■ **Goal**
Write out the whole listing again, exactly.

───── Data shown

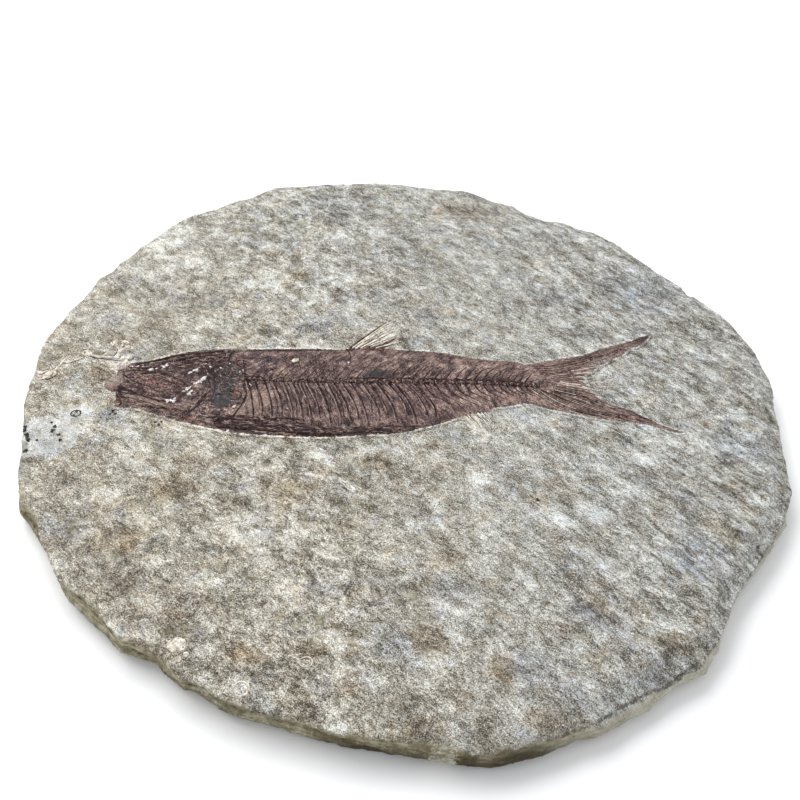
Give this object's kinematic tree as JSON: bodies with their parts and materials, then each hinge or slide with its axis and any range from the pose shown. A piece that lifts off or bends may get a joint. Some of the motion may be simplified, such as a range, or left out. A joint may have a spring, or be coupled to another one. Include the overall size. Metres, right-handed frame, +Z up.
{
  "type": "fossil fish slab",
  "caption": "Round chipped limestone slab with a flat brown fossil herring, its skull, ribs and fins showing, bedded in the split face.",
  "frame": {"origin": "middle of the slab's bounding box, on the flat underside that it rests on", "axes": "+Z up out of the split face that shows the fish; +X along the fish from its snout to its tail; +Y towards its back"},
  "size_m": [0.1724, 0.1732, 0.0074],
  "materials": {
    "limestone": "split face, matt and fine-grained, mottled grey and cream, with an olive-beige broken edge",
    "fossil": "thin brown carbon film with dark and pale bones, faintly satin"
  },
  "bodies": {
    "root": {"slab": "limestone", "fish": "fossil"}
  },
  "joints": []
}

──────────

■ **Response to the task**
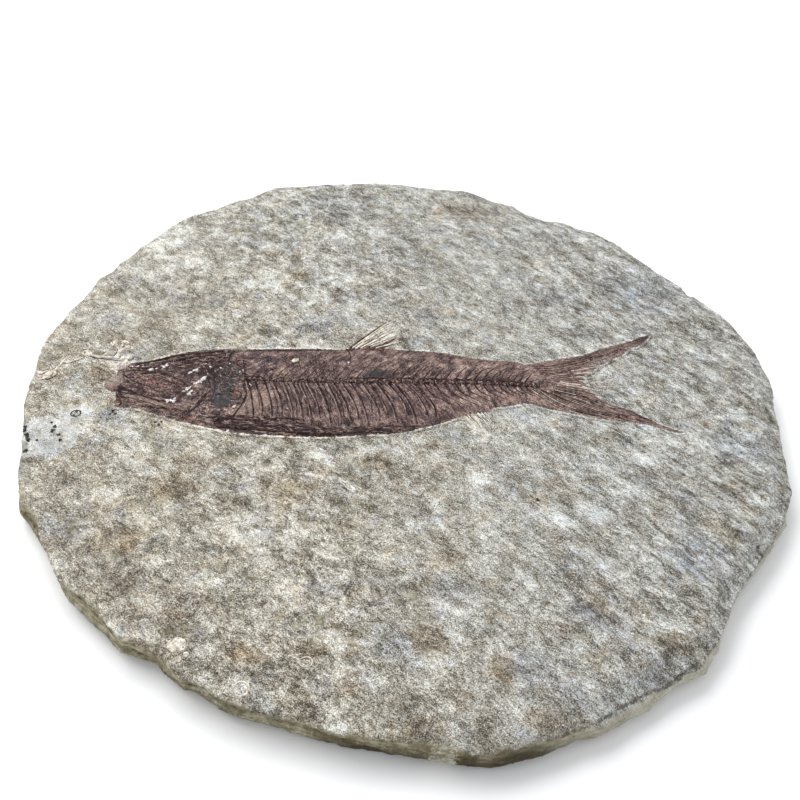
Give this object's kinematic tree as JSON: bodies with their parts and materials, then each hinge or slide with its axis and any range from the pose shown. A piece that lifts off or bends may get a joint. Some of the motion may be simplified, such as a range, or left out. A joint may have a spring, or be coupled to another one. Include the overall size. Metres, right-handed frame, +Z up.
{
  "type": "fossil fish slab",
  "caption": "Round chipped limestone slab with a flat brown fossil herring, its skull, ribs and fins showing, bedded in the split face.",
  "frame": {"origin": "middle of the slab's bounding box, on the flat underside that it rests on", "axes": "+Z up out of the split face that shows the fish; +X along the fish from its snout to its tail; +Y towards its back"},
  "size_m": [0.1724, 0.1732, 0.0074],
  "materials": {
    "limestone": "split face, matt and fine-grained, mottled grey and cream, with an olive-beige broken edge",
    "fossil": "thin brown carbon film with dark and pale bones, faintly satin"
  },
  "bodies": {
    "root": {"slab": "limestone", "fish": "fossil"}
  },
  "joints": []
}